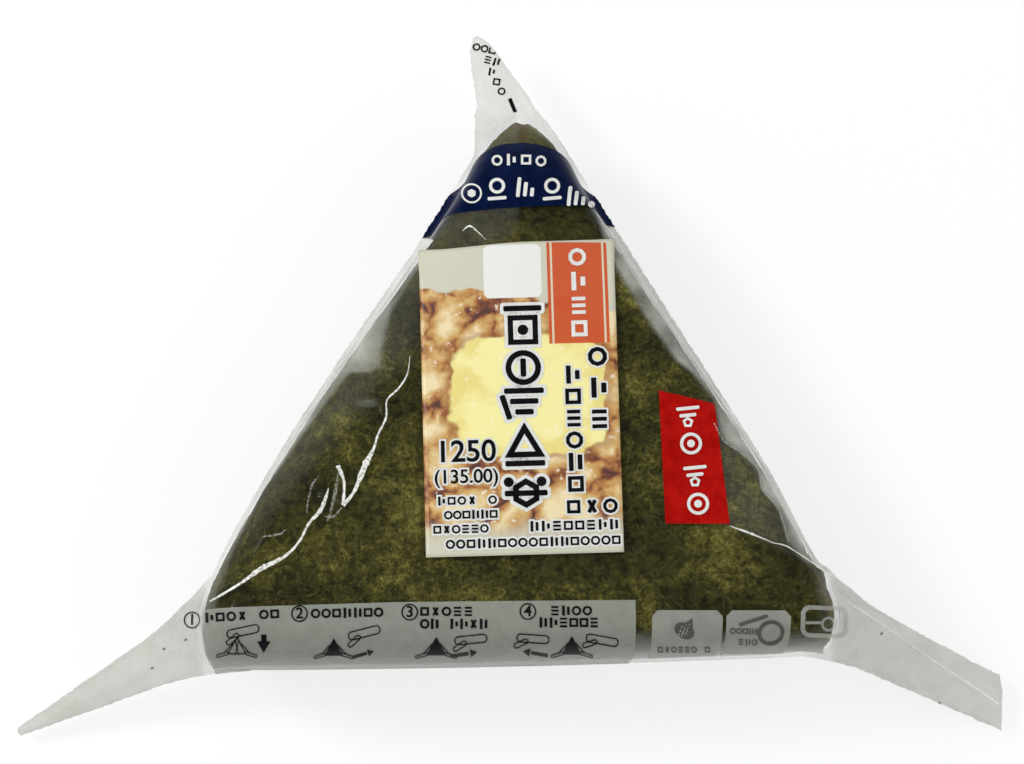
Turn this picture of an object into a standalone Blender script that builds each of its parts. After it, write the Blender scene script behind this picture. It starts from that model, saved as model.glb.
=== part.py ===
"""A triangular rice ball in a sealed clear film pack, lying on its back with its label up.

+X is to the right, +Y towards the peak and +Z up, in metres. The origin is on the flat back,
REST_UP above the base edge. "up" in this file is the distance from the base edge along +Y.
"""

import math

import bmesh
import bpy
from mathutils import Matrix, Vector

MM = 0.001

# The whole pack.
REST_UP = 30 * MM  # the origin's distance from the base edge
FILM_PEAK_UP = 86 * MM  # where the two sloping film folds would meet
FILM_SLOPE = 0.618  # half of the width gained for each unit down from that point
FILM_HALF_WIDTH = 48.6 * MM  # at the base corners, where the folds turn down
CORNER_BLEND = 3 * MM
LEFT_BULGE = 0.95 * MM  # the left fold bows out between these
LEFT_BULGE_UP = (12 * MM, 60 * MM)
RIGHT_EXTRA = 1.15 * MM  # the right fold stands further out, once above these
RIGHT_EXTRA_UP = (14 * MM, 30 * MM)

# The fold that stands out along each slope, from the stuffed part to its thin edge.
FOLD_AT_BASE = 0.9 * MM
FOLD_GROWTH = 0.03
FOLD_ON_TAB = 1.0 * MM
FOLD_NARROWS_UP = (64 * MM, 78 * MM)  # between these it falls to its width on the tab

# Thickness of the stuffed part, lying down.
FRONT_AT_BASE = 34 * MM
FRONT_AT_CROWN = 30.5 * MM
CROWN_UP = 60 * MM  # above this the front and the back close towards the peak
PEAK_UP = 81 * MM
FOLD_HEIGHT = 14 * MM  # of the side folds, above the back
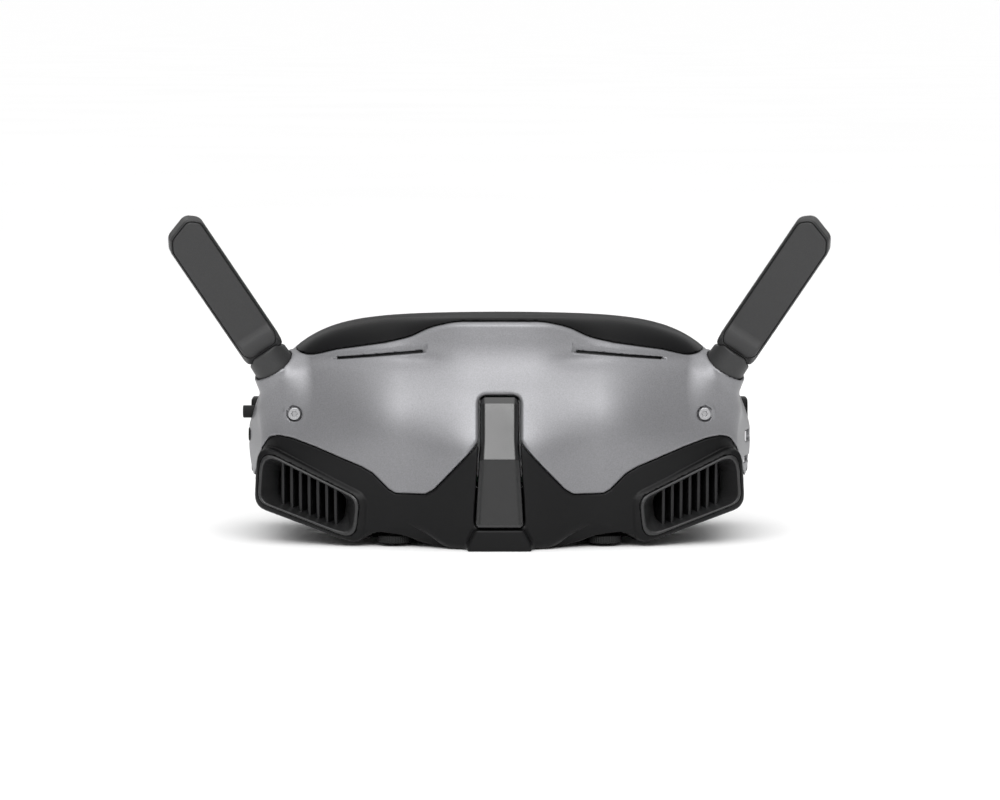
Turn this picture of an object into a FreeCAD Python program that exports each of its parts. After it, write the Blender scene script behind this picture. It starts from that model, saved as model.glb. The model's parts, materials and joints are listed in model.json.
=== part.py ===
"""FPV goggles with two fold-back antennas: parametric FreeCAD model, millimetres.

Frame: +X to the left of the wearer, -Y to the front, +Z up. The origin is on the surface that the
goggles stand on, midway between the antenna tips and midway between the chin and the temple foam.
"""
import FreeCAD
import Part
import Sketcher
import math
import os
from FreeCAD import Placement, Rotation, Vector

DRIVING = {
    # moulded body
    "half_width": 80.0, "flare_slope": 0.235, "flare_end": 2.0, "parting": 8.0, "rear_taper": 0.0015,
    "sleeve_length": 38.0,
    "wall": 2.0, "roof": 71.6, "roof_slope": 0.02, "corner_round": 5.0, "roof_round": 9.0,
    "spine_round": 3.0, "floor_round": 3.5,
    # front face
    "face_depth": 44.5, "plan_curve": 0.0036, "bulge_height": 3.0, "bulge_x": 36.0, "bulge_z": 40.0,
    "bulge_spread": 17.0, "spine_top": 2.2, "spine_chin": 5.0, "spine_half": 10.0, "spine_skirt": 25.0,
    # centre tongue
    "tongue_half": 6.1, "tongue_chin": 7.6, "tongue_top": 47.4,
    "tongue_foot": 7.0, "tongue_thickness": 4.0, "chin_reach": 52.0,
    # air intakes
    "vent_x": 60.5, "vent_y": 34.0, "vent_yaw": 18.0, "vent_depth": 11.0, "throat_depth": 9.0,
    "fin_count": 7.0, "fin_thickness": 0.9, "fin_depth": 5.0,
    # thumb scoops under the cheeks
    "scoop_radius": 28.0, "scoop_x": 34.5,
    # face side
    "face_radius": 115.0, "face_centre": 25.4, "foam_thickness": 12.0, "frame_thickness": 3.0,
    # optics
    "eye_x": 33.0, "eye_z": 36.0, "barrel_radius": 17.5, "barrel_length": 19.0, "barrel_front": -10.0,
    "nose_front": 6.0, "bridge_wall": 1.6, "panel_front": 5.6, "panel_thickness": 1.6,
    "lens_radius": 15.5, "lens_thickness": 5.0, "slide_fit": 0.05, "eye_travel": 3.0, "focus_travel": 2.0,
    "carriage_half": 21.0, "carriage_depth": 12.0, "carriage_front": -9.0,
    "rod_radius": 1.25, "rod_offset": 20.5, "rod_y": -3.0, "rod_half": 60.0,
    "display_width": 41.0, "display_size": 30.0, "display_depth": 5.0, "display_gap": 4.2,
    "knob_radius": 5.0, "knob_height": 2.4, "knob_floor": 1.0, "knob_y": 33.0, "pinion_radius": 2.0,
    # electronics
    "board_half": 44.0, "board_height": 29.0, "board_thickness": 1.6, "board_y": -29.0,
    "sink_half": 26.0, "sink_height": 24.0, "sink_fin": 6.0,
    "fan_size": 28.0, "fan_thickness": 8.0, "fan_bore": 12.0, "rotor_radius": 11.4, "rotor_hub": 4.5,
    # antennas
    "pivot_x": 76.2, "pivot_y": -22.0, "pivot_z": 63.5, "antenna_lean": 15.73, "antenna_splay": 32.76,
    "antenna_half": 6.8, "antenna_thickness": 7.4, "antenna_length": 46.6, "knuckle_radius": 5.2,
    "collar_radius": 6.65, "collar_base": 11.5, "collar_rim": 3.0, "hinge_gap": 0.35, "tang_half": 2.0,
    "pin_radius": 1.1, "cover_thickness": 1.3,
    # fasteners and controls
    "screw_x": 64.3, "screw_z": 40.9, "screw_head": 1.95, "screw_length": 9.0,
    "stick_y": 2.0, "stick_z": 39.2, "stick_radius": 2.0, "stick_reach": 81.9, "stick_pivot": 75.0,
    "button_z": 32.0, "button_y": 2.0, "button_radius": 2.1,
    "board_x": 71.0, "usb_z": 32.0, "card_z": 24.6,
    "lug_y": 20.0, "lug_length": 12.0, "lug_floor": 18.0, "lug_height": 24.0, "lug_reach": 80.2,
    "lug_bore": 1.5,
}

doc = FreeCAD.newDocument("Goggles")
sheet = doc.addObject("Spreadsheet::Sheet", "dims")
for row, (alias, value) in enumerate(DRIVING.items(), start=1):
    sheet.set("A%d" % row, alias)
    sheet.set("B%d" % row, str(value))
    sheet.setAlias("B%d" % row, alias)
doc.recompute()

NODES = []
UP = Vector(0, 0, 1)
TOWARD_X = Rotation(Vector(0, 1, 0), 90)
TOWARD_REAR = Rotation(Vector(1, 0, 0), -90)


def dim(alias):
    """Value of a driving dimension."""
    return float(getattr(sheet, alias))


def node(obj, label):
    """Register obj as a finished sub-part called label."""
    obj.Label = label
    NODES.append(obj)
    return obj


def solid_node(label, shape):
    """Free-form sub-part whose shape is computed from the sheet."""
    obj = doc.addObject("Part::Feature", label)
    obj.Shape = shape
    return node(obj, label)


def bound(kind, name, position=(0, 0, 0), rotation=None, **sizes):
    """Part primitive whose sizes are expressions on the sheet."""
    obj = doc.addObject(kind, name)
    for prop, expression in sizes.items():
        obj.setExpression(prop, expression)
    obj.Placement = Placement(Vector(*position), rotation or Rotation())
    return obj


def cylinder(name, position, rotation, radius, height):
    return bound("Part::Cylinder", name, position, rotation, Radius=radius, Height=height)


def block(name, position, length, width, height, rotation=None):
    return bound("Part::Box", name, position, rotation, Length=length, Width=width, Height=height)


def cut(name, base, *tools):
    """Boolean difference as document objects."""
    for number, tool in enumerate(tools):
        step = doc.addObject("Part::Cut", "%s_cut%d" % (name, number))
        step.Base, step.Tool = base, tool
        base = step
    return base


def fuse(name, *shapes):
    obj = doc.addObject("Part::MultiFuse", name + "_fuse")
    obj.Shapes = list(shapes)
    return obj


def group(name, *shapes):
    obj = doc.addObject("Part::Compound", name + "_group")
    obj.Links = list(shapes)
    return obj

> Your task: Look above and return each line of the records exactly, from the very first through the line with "FOLD_HEIGHT = 14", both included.

> Answer below:
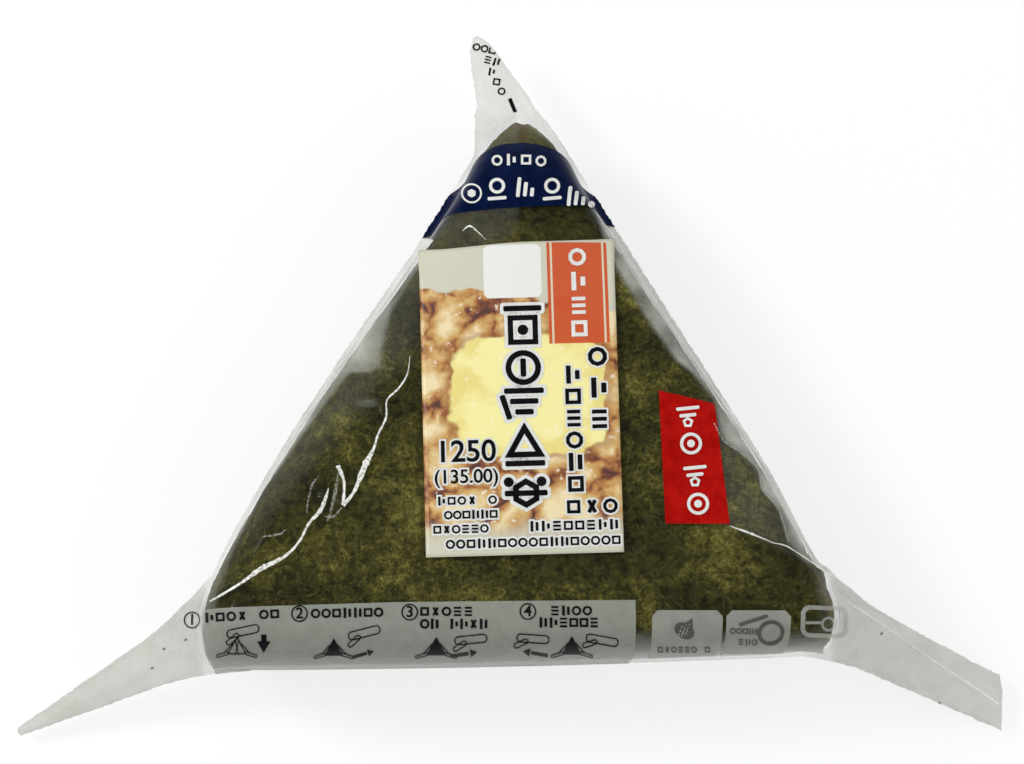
Turn this picture of an object into a standalone Blender script that builds each of its parts. After it, write the Blender scene script behind this picture. It starts from that model, saved as model.glb.
=== part.py ===
"""A triangular rice ball in a sealed clear film pack, lying on its back with its label up.

+X is to the right, +Y towards the peak and +Z up, in metres. The origin is on the flat back,
REST_UP above the base edge. "up" in this file is the distance from the base edge along +Y.
"""

import math

import bmesh
import bpy
from mathutils import Matrix, Vector

MM = 0.001

# The whole pack.
REST_UP = 30 * MM  # the origin's distance from the base edge
FILM_PEAK_UP = 86 * MM  # where the two sloping film folds would meet
FILM_SLOPE = 0.618  # half of the width gained for each unit down from that point
FILM_HALF_WIDTH = 48.6 * MM  # at the base corners, where the folds turn down
CORNER_BLEND = 3 * MM
LEFT_BULGE = 0.95 * MM  # the left fold bows out between these
LEFT_BULGE_UP = (12 * MM, 60 * MM)
RIGHT_EXTRA = 1.15 * MM  # the right fold stands further out, once above these
RIGHT_EXTRA_UP = (14 * MM, 30 * MM)

# The fold that stands out along each slope, from the stuffed part to its thin edge.
FOLD_AT_BASE = 0.9 * MM
FOLD_GROWTH = 0.03
FOLD_ON_TAB = 1.0 * MM
FOLD_NARROWS_UP = (64 * MM, 78 * MM)  # between these it falls to its width on the tab

# Thickness of the stuffed part, lying down.
FRONT_AT_BASE = 34 * MM
FRONT_AT_CROWN = 30.5 * MM
CROWN_UP = 60 * MM  # above this the front and the back close towards the peak
PEAK_UP = 81 * MM
FOLD_HEIGHT = 14 * MM  # of the side folds, above the back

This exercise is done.